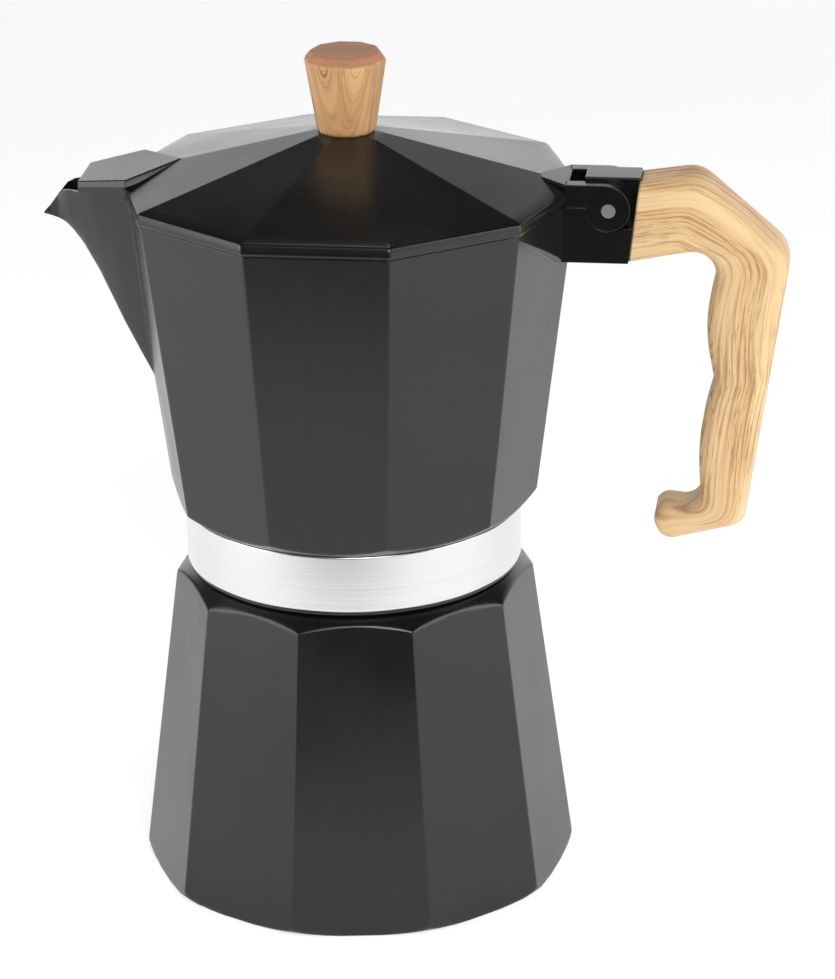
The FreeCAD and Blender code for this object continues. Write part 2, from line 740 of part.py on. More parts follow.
def finish_bracket(body):
    """Cut the ear pockets, then join the tongue and the tang and bore them."""
    low = f"({PIN_Z} - block_drop)"
    end = f"({PIN_X} + block_end)"
    pocket_disc = circles(body, "pocket_disc", "XZ_Plane", [(PIN_X, PIN_Z, "ear_radius + pocket_play")])
    pocket(body, "ear_pocket", pocket_disc, "2 * bracket_half + cut_nick", both=True)
    back = f"({PIN_X} - tongue_back)"
    tongue = polygon(body, "tongue_side", "XZ_Plane", [
        (back, f"{low} + tongue_sink"),
        (f"{end} + block_lean * tongue_sink", f"{low} + tongue_sink"),
        (f"{end} + block_lean * (block_drop + tongue_rise)", f"{PIN_Z} + tongue_rise"),
        (back, f"{PIN_Z} + tongue_rise"),
    ])
    pad(body, "tongue", tongue, "2 * tongue_half", both=True)
    middle = f"({PIN_Z} - tang_drop)"
    tang = polygon(body, "tang_side", "XZ_Plane", [
        (f"{end} - tang_sink", f"{middle} - tang_half_height"),
        (f"{end} + tang_length", f"{middle} - tang_half_height"),
        (f"{end} + tang_length", f"{middle} + tang_half_height"),
        (f"{end} - tang_sink", f"{middle} + tang_half_height"),
    ])
    pad(body, "tang", tang, "2 * tang_half", both=True)
    hole = circles(body, "pin_hole_disc", "XZ_Plane", [(PIN_X, PIN_Z, "pin_radius + press_fit")])
    pocket(body, "pin_hole", hole, "2 * bracket_half + cut_nick", both=True)
    screw = circles(body, "screw_hole_disc", "XY_Plane", [(SCREW_X, "0", "screw_radius + press_fit")],
                    f"{middle} + tang_half_height + cut_nick")
    pocket(body, "screw_hole", screw, "2 * (tang_half_height + cut_nick)")


SCREW_X = f"({PIN_X} + block_end + handle_screw_reach)"
HANDLE_FOOT_X = f"({PIN_X} + block_end - block_lean * handle_below)"
HANDLE_FOOT_Z = f"({PIN_Z} - block_drop - handle_below)"
ARM_SLOPE = (f"(({PIN_Z} + handle_armpit_rise - {HANDLE_FOOT_Z})"
             f" / ({PIN_X} + handle_armpit_reach - {HANDLE_FOOT_X}))")
SCREW_FOOT = f"({HANDLE_FOOT_Z} + {ARM_SLOPE} * ({SCREW_X} - {HANDLE_FOOT_X}) + screw_sink)"
TANG_TOP = f"({PIN_Z} - tang_drop + tang_half_height)"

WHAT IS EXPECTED
Your task is to quote all of the data word for word.

SOLUTION TO THIS PROBLEM
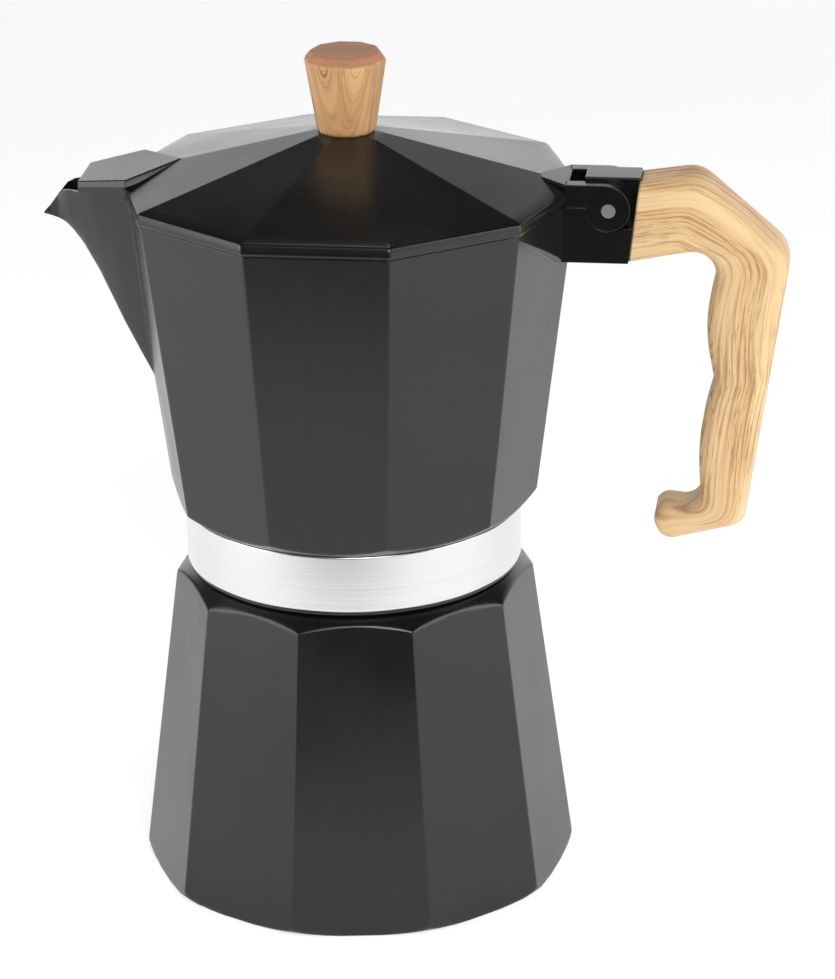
The FreeCAD and Blender code for this object continues. Write part 2, from line 740 of part.py on. More parts follow.
def finish_bracket(body):
    """Cut the ear pockets, then join the tongue and the tang and bore them."""
    low = f"({PIN_Z} - block_drop)"
    end = f"({PIN_X} + block_end)"
    pocket_disc = circles(body, "pocket_disc", "XZ_Plane", [(PIN_X, PIN_Z, "ear_radius + pocket_play")])
    pocket(body, "ear_pocket", pocket_disc, "2 * bracket_half + cut_nick", both=True)
    back = f"({PIN_X} - tongue_back)"
    tongue = polygon(body, "tongue_side", "XZ_Plane", [
        (back, f"{low} + tongue_sink"),
        (f"{end} + block_lean * tongue_sink", f"{low} + tongue_sink"),
        (f"{end} + block_lean * (block_drop + tongue_rise)", f"{PIN_Z} + tongue_rise"),
        (back, f"{PIN_Z} + tongue_rise"),
    ])
    pad(body, "tongue", tongue, "2 * tongue_half", both=True)
    middle = f"({PIN_Z} - tang_drop)"
    tang = polygon(body, "tang_side", "XZ_Plane", [
        (f"{end} - tang_sink", f"{middle} - tang_half_height"),
        (f"{end} + tang_length", f"{middle} - tang_half_height"),
        (f"{end} + tang_length", f"{middle} + tang_half_height"),
        (f"{end} - tang_sink", f"{middle} + tang_half_height"),
    ])
    pad(body, "tang", tang, "2 * tang_half", both=True)
    hole = circles(body, "pin_hole_disc", "XZ_Plane", [(PIN_X, PIN_Z, "pin_radius + press_fit")])
    pocket(body, "pin_hole", hole, "2 * bracket_half + cut_nick", both=True)
    screw = circles(body, "screw_hole_disc", "XY_Plane", [(SCREW_X, "0", "screw_radius + press_fit")],
                    f"{middle} + tang_half_height + cut_nick")
    pocket(body, "screw_hole", screw, "2 * (tang_half_height + cut_nick)")


SCREW_X = f"({PIN_X} + block_end + handle_screw_reach)"
HANDLE_FOOT_X = f"({PIN_X} + block_end - block_lean * handle_below)"
HANDLE_FOOT_Z = f"({PIN_Z} - block_drop - handle_below)"
ARM_SLOPE = (f"(({PIN_Z} + handle_armpit_rise - {HANDLE_FOOT_Z})"
             f" / ({PIN_X} + handle_armpit_reach - {HANDLE_FOOT_X}))")
SCREW_FOOT = f"({HANDLE_FOOT_Z} + {ARM_SLOPE} * ({SCREW_X} - {HANDLE_FOOT_X}) + screw_sink)"
TANG_TOP = f"({PIN_Z} - tang_drop + tang_half_height)"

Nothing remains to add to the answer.